Mary Lee is a Grief Coach

 

The loss of a spouse has a unique way of beating down our spirits and robbing us of our self-confidence.  Suddenly, we are left to explore the world all by ourselves. One of the most ordinary of experiences becomes quite daunting. Eating out alone while widowed is another in the avalanche of skills you need to master. Here are some tips to turn that activity from one you dread into something you look forward to, or at least in which you can find some pleasure.

 

  • Bring a book, a newspaper, an Ipad or read your smartphone. It gives you something to do while waiting for service.

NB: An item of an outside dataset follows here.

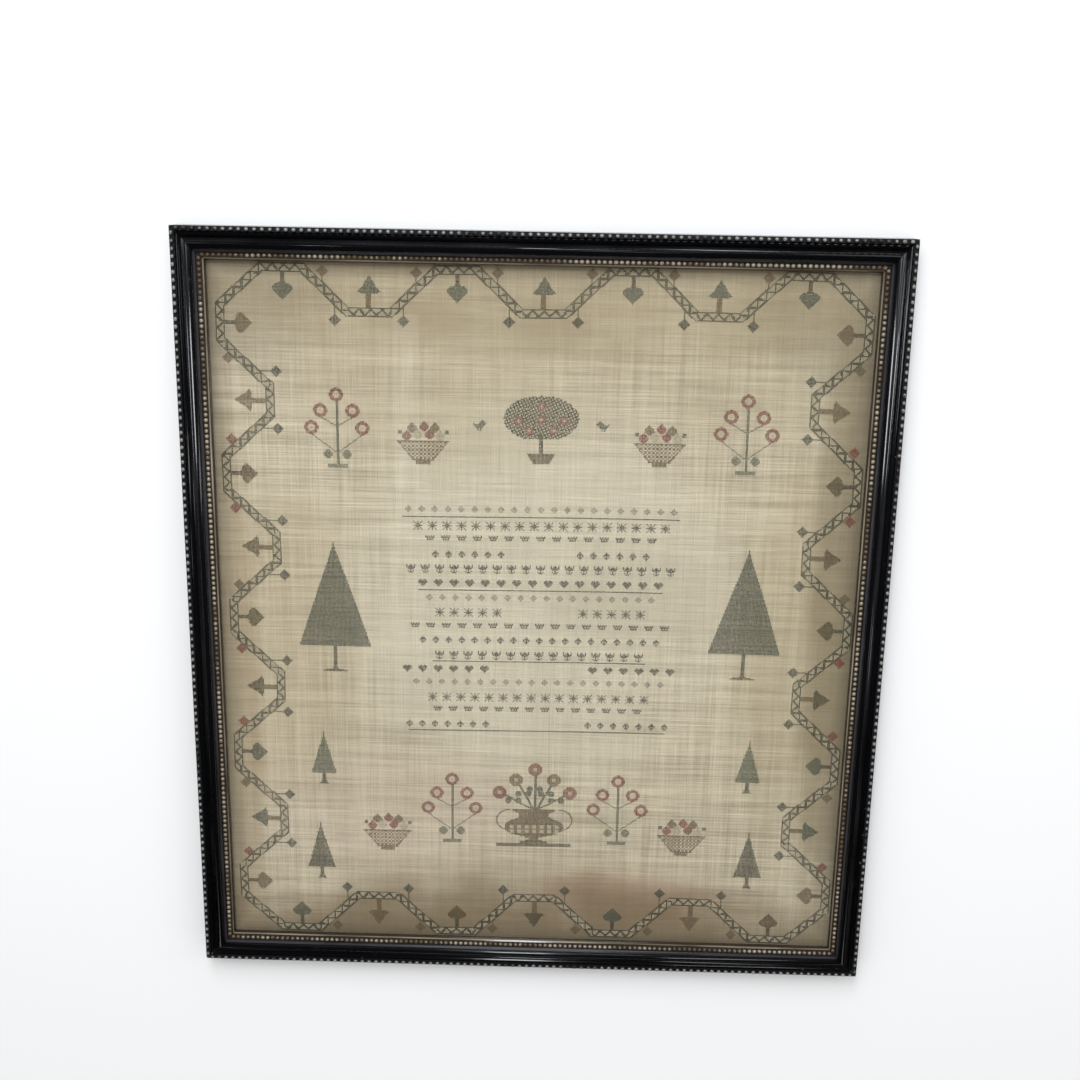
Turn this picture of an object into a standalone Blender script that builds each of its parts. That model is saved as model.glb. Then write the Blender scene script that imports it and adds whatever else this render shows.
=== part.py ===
"""Framed cross stitch sampler.

Four mitred rails of black moulding carry a fine beaded strip round their outer edge and a gilt
slip round their inner edge. A rebate behind the slip holds a glass pane, the stretched linen
sampler and a plain back board. The picture lies on its back: +Z is the face's outward normal,
+Y is the picture's top, and the origin is the middle of the back at the height it rests on.
"""
import math

import bmesh
import bpy
from mathutils import Matrix, Vector

# Driving dimensions, in metres.
FRAME_WIDTH = 0.480
FRAME_HEIGHT = 0.533
MM = 0.001
GAP = 0.3 * MM

# Rail section, measured inwards from the bead strip's outer edge and up from the back.
RAIL_OUTSET = 0.4 * MM
BEAD_SEAT_Z = 14.4 * MM
SIGHT_EDGE = 22.0 * MM
REBATE_START = 16.0 * MM
REBATE_TOP_Z = 11.1 * MM
SLIP_SEAT_START = 16.3 * MM
SLIP_SEAT_END = 20.2 * MM
SLIP_SEAT_Z = 13.6 * MM
ARC_STEPS = 8

# Applied strips: a flat base with a round top, both standing on their seat.
BEAD_WIDTH = 3.3 * MM
BEAD_BASE = 0.7 * MM
BEAD_RISE = 2.3 * MM
SLIP_WIDTH = 3.3 * MM
SLIP_BASE = 0.5 * MM
SLIP_RISE = 1.9 * MM
STRIP_ARC_STEPS = 8

# What the rebate holds, from the front to the back.
REBATE_PLAY = 0.6 * MM
GLASS_THICKNESS = 2.0 * MM
CLOTH_THICKNESS = 1.0 * MM
CLOTH_WAVE = 0.25 * MM
CLOTH_CLEARANCE = 0.75 * MM
CLOTH_CELLS_X = 16
CLOTH_CELLS_Y = 18
BOARD_THICKNESS = 4.0 * MM
BOARD_BEVEL = 0.8 * MM

# Each member of the rail's face: a straight run, or an arc that bulges out (+) or in (-)
# by the named sagitta. The first point is where the run before it ends.
FACE_MEMBERS = (
    # name, end distance in, end height, bulge (mm)
    ("bead seat", 3.9, 14.4, 0.0),
    ("quirk", 3.9, 15.0, 0.0),
    ("reed", 6.9, 15.2, 0.8),
    ("cove", 10.4, 17.5, -0.7),
    ("roll", 13.9, 19.2, 0.5),
    ("nose", 14.7, 18.2, 0.3),
    ("fillet drop", 14.7, 16.9, 0.0),
    ("fillet", 16.3, 16.6, 0.0),
    ("slip wall", 16.3, 13.6, 0.0),
    ("slip seat", 20.2, 13.6, 0.0),
    ("lip", 22.0, 12.3, 0.25),
)

# Colours, roughness and metallic of each sub-part's own material.
FINISHES = {
    "rail": ((0.010, 0.010, 0.012), 0.22, 0.0),
    "bead_edge": ((0.035, 0.030, 0.026), 0.38, 0.2),
    "slip": ((0.42, 0.31, 0.20), 0.45, 0.6),
    "glass_pane": ((0.90, 0.93, 0.91), 0.05, 0.0),
    "sampler_cloth": ((0.56, 0.46, 0.33), 0.90, 0.0),
    "back_board": ((0.34, 0.22, 0.12), 0.70, 0.0),
}

SIDES = ("bottom", "right", "top", "left")


def clear_scene():
    """Remove whatever objects the file starts with."""
    for old in list(bpy.data.objects):
        bpy.data.objects.remove(old, do_unlink=True)


def make_material(name, finish_name):
    """A Principled material with the named finish."""
    colour, roughness, metallic = FINISHES[finish_name]
    material = bpy.data.materials.new(name)
    material.use_nodes = True
    shader = material.node_tree.nodes["Principled BSDF"]
    shader.inputs["Base Color"].default_value = (*colour, 1.0)
    shader.inputs["Roughness"].default_value = roughness
    shader.inputs["Metallic"].default_value = metallic
    return material


def add_object(name, mesh, finish_name, collection):
    """Link one sub-part to the sampler's collection, with its own material."""
    mesh.name = name
    mesh.materials.clear()
    mesh.materials.append(make_material(name, finish_name))
    made = bpy.data.objects.new(name, mesh)
    collection.objects.link(made)
    return made


def arc_points(start, end, bulge, steps):
    """Points after start up to end, on the arc that leaves their chord by bulge."""
    if bulge == 0.0:
        return [end]
    chord = end - start
    half = chord.length / 2.0
    left = Vector((-chord.y, chord.x)).normalized()
    radius = (half * half + bulge * bulge) / (2.0 * abs(bulge))
    rise = math.copysign(1.0, bulge)
    centre = start + chord / 2.0 + left * rise * (abs(bulge) - radius)
    sweep = -rise * 2.0 * math.asin(min(1.0, half / radius))
    if abs(bulge) > half:
        sweep = math.copysign(2.0 * math.pi - abs(sweep), sweep)
    spoke = start - centre
    points = []
    for step in range(1, steps + 1):
        turn = Matrix.Rotation(sweep * step / steps, 2)
        points.append(centre + turn @ spoke)
    points[-1] = end
    return points


def rail_outline():
    """The rail's section as (distance in, height) points, from the back up and over the face."""
    points = [Vector((RAIL_OUTSET, 0.0)), Vector((RAIL_OUTSET, BEAD_SEAT_Z))]
    for _name, distance, height, bulge in FACE_MEMBERS:
        end = Vector((distance, height)) * MM
        points += arc_points(points[-1], end, bulge * MM, ARC_STEPS)
    points.append(Vector((SIGHT_EDGE, REBATE_TOP_Z)))
    points.append(Vector((REBATE_START, REBATE_TOP_Z)))
    points.append(Vector((REBATE_START, 0.0)))
    return points


def strip_outline(start, seat_z, width, base, rise):
    """A flat-based strip with an elliptical top, standing GAP above its seat."""
    foot = seat_z + GAP
    middle = start + width / 2.0
    points = [Vector((start, foot))]
    for step in range(STRIP_ARC_STEPS + 1):
        angle = math.pi * (1.0 - step / STRIP_ARC_STEPS)
        across = middle + math.cos(angle) * width / 2.0
        points.append(Vector((across, foot + base + math.sin(angle) * rise)))
    points.append(Vector((start + width, foot)))
    return points


def extruded_mesh(outline, half_length):
    """The outline as a filled flat curve, extruded both ways along its own Z."""
    curve = bpy.data.curves.new("section", "CURVE")
    curve.dimensions = "2D"
    curve.fill_mode = "BOTH"
    curve.extrude = half_length
    spline = curve.splines.new("POLY")
    spline.points.add(len(outline) - 1)
    for point, place in zip(spline.points, outline):
        point.co = (place.x, place.y, 0.0, 1.0)
    spline.use_cyclic_u = True
    holder = bpy.data.objects.new("section", curve)
    bpy.context.scene.collection.objects.link(holder)
    depsgraph = bpy.context.evaluated_depsgraph_get()
    mesh = bpy.data.meshes.new_from_object(holder.evaluated_get(depsgraph))
    bpy.data.objects.remove(holder, do_unlink=True)
    bpy.data.curves.remove(curve)
    return mesh


def cut_mitre(body, corner, direction):
    """Cut one end off on the 45 degree plane through the frame's corner, and close the cut."""
    normal = Vector((direction, 1.0, 0.0)).normalized()
    place = corner - normal * GAP / 2.0
    geometry = body.verts[:] + body.edges[:] + body.faces[:]
    bmesh.ops.bisect_plane(body, geom=geometry, dist=0.00001, plane_co=place,
                           plane_no=normal, clear_outer=True)
    rim = [edge for edge in body.edges if edge.is_boundary]
    bmesh.ops.contextual_create(body, geom=rim)


def mitred_length(name, outline, side_index, finish_name, collection):
    """One side of the frame in the outline's section, mitred at both ends and turned in place."""
    across, along = FRAME_HEIGHT, FRAME_WIDTH
    if side_index % 2 == 1:
        across, along = FRAME_WIDTH, FRAME_HEIGHT
    mesh = extruded_mesh(outline, along / 2.0)
    body = bmesh.new()
    body.from_mesh(mesh)
    bmesh.ops.remove_doubles(body, verts=body.verts, dist=0.00001)
    # The section's X points inwards, its Y up, and its extrusion runs along the rail.
    stand = Matrix(((0, 0, 1), (1, 0, 0), (0, 1, 0))).to_4x4()
    shift = Matrix.Translation((0.0, -across / 2.0, 0.0))
    bmesh.ops.transform(body, matrix=shift @ stand, verts=body.verts)
    for direction in (-1.0, 1.0):
        corner = Vector((direction * along / 2.0, -across / 2.0, 0.0))
        cut_mitre(body, corner, direction)
    turn = Matrix.Rotation(side_index * math.pi / 2.0, 4, "Z")
    bmesh.ops.transform(body, matrix=turn, verts=body.verts)
    bmesh.ops.recalc_face_normals(body, faces=body.faces)
    body.to_mesh(mesh)
    body.free()
    return add_object(name, mesh, finish_name, collection)


def rebate_size():
    """Width and height of a flat piece that drops into the rebate with a little play."""
    lost = 2.0 * (REBATE_START + REBATE_PLAY)
    return FRAME_WIDTH - lost, FRAME_HEIGHT - lost


def make_slab(name, top_z, thickness, finish_name, collection):
    """A flat rectangular piece that fills the rebate, with its front at top_z."""
    width, height = rebate_size()
    body = bmesh.new()
    bmesh.ops.create_cube(body, size=1.0)
    size = Matrix.Diagonal((width, height, thickness, 1.0))
    place = Matrix.Translation((0.0, 0.0, top_z - thickness / 2.0))
    bmesh.ops.transform(body, matrix=place @ size, verts=body.verts)
    mesh = bpy.data.meshes.new(name)
    body.to_mesh(mesh)
    body.free()
    return add_object(name, mesh, finish_name, collection)


def cloth_height(x, y):
    """Slow unevenness of the stretched linen about its mean height, in metres."""
    width, height = rebate_size()
    u = x / width
    v = y / height
    slow = math.sin(3.1 * math.pi * u + 0.7) * math.cos(2.3 * math.pi * v - 0.4)
    cross = math.sin(1.7 * math.pi * (u + v) + 1.9)
    return CLOTH_WAVE * (0.6 * slow + 0.4 * cross)


def make_cloth(top_z, collection):
    """The linen as one thin sheet, a little uneven, with its front near top_z."""
    width, height = rebate_size()
    body = bmesh.new()
    bmesh.ops.create_grid(body, x_segments=CLOTH_CELLS_X, y_segments=CLOTH_CELLS_Y, size=0.5)
    for vertex in body.verts:
        vertex.co.x *= width
        vertex.co.y *= height
        vertex.co.z = top_z + cloth_height(vertex.co.x, vertex.co.y)
    mesh = bpy.data.meshes.new("sampler_cloth")
    body.to_mesh(mesh)
    body.free()
    cloth = add_object("sampler_cloth", mesh, "sampler_cloth", collection)
    solidify = cloth.modifiers.new("Thickness", "SOLIDIFY")
    solidify.thickness = CLOTH_THICKNESS
    solidify.offset = -1.0
    return cloth


def make_back_board(top_z, collection):
    """The plain board that closes the back, with its edges eased."""
    board = make_slab("back_board", top_z, BOARD_THICKNESS, "back_board", collection)
    bevel = board.modifiers.new("Eased edges", "BEVEL")
    bevel.width = BOARD_BEVEL
    bevel.segments = 1
    return board


def build_sampler():
    """Make every piece of the framed sampler in its own collection."""
    clear_scene()
    collection = bpy.data.collections.new("framed_sampler")
    bpy.context.scene.collection.children.link(collection)

    bead = strip_outline(0.0, BEAD_SEAT_Z, BEAD_WIDTH, BEAD_BASE, BEAD_RISE)
    slip_start = (SLIP_SEAT_START + SLIP_SEAT_END - SLIP_WIDTH) / 2.0
    slip = strip_outline(slip_start, SLIP_SEAT_Z, SLIP_WIDTH, SLIP_BASE, SLIP_RISE)
    for index, side in enumerate(SIDES):
        mitred_length("rail_" + side, rail_outline(), index, "rail", collection)
        mitred_length("bead_edge_" + side, bead, index, "bead_edge", collection)
        mitred_length("slip_" + side, slip, index, "slip", collection)

    glass_top = REBATE_TOP_Z - GAP
    make_slab("glass_pane", glass_top, GLASS_THICKNESS, "glass_pane", collection)
    cloth_top = glass_top - GLASS_THICKNESS - CLOTH_CLEARANCE
    make_cloth(cloth_top, collection)
    board_top = cloth_top - CLOTH_THICKNESS - CLOTH_WAVE - GAP
    make_back_board(board_top, collection)


build_sampler()
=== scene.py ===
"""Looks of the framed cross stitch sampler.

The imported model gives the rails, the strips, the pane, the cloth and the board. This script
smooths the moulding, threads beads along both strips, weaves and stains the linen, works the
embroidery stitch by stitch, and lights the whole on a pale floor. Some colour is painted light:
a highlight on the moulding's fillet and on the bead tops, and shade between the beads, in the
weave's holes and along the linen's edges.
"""
import logging
import math
from dataclasses import dataclass, field
from enum import Enum
from typing import Any, Optional, Union

import bpy
import numpy as np
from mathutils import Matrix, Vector


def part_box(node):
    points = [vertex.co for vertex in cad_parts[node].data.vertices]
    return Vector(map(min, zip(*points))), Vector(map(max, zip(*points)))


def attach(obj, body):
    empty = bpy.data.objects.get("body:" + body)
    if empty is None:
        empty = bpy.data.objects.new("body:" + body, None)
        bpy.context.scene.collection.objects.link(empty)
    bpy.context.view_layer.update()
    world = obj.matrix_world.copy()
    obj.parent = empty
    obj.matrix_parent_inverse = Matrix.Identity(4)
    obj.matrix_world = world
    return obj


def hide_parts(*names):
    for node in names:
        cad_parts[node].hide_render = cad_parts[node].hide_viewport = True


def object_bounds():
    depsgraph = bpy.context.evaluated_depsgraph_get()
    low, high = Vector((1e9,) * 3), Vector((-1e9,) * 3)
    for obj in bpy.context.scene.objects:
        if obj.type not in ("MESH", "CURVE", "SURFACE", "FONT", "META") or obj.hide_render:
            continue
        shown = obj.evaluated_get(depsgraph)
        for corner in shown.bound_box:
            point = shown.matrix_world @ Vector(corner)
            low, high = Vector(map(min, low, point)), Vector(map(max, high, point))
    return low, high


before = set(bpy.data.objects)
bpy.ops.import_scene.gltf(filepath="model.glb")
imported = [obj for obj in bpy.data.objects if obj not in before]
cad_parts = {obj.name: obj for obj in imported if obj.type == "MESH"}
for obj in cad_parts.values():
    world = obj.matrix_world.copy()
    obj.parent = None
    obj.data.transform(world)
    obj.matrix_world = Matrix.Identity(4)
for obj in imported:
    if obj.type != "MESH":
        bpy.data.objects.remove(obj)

LOG = logging.getLogger("sampler")
CAD_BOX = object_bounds()
MM = 0.001
ROOT = "root"
SIDES = ("bottom", "right", "top", "left")
SEED = 1811


# ---------------------------------------------------------------- shader sums

class Value:
    """One socket of a material's graph that takes part in sums."""

    def __init__(self, graph: "Graph", socket: bpy.types.NodeSocket) -> None:
        """Keep the graph and the socket."""
        self.graph = graph
        self.socket = socket

    def _sum(self, operation: str, first: "Term", second: "Term") -> "Value":
        """Add one Math node of the given operation."""
        return self.graph.node("ShaderNodeMath", {"operation": operation}, {0: first, 1: second})

    def __add__(self, other: "Term") -> "Value":
        """This value plus another."""
        return self._sum("ADD", self, other)

    __radd__ = __add__

    def __sub__(self, other: "Term") -> "Value":
        """This value less another."""
        return self._sum("SUBTRACT", self, other)

    def __rsub__(self, other: "Term") -> "Value":
        """Another value less this one."""
        return self._sum("SUBTRACT", other, self)

    def __mul__(self, other: "Term") -> "Value":
        """This value times another."""
        return self._sum("MULTIPLY", self, other)

    __rmul__ = __mul__

    def __truediv__(self, other: "Term") -> "Value":
        """This value over another."""
        return self._sum("DIVIDE", self, other)

    def __abs__(self) -> "Value":
        """This value without its sign."""
        return self._sum("ABSOLUTE", self, 0.0)

    def least(self, other: "Term") -> "Value":
        """The smaller of the two."""
        return self._sum("MINIMUM", self, other)

    def most(self, other: "Term") -> "Value":
        """The larger of the two."""
        return self._sum("MAXIMUM", self, other)

    def wave(self) -> "Value":
        """The sine of this value."""
        return self._sum("SINE", self, 0.0)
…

It also makes you look like a confident business traveler.

 

  • Walk in like you own the place….because you do! At least your greenbacks are paying for your table space and your meal. Head up, crown on! This is an exercise in “fake it ‘til you make it”.

 

  • Starting at the hostess station…refrain from using the word “just”, as in “just one”. It sounds apologetic. Why would you apologize? You are a paying customer who has done nothing wrong.

 

  • While it’s not likely you’ll get a booth if the restaurant is busy, don’t hesitate to make a reasonable request for the table you want. The tables near a window are good. You also have an advantage at a diner if it’s crowded. You can opt to sit at the counter and be seated right away, no waiting.

 

  • Remember that almost everyone is too interested in themselves and their own meal to pay much attention to you. When you feel like everyone is staring at you, thinking “that poor dear!”, they aren’t. They are centered on themselves, not you. Most of that is your own imagination.

 

  • Sit facing the door. For some reason, it makes you feel more secure.

 

  • Eating alone publically is a lot like whistling in the dark. If you pretend to be confident and self-assured, pretty soon you are.

 

  • Often, the staff can be friendly. Let them! Engage in pleasant small talk, without telling them your whole life story. Too much information is a bad idea from a security standpoint, and it’s off-putting. At the same time, don’t beat yourself up too much if you do just that. Lord knows, I told anybody with a pulse my story in the first 3 months.

 

  • If you find a place you like, a place where you feel comfortable and enjoy the food, frequent it often. Not only will you grow to feel quite at ease there, but the staff will get to know you and some casual friendships will likely start.

 

  • Tip well!  It’s a sure-fire way to having the staff take good care of you.  If your budget is tight, go to less expensive restaurants, but never skimp on a tip. That’s just stingy, and it won’t get you good service next time.

 

 

 

 

OK, now that you’ve survived this dining adventure, you know that you can, and moreover, you can do it again. Go make a list of all the spots you want to visit. If you can’t find anybody to join you? Go all by your own self…because you can! And because “can’t never did anything”!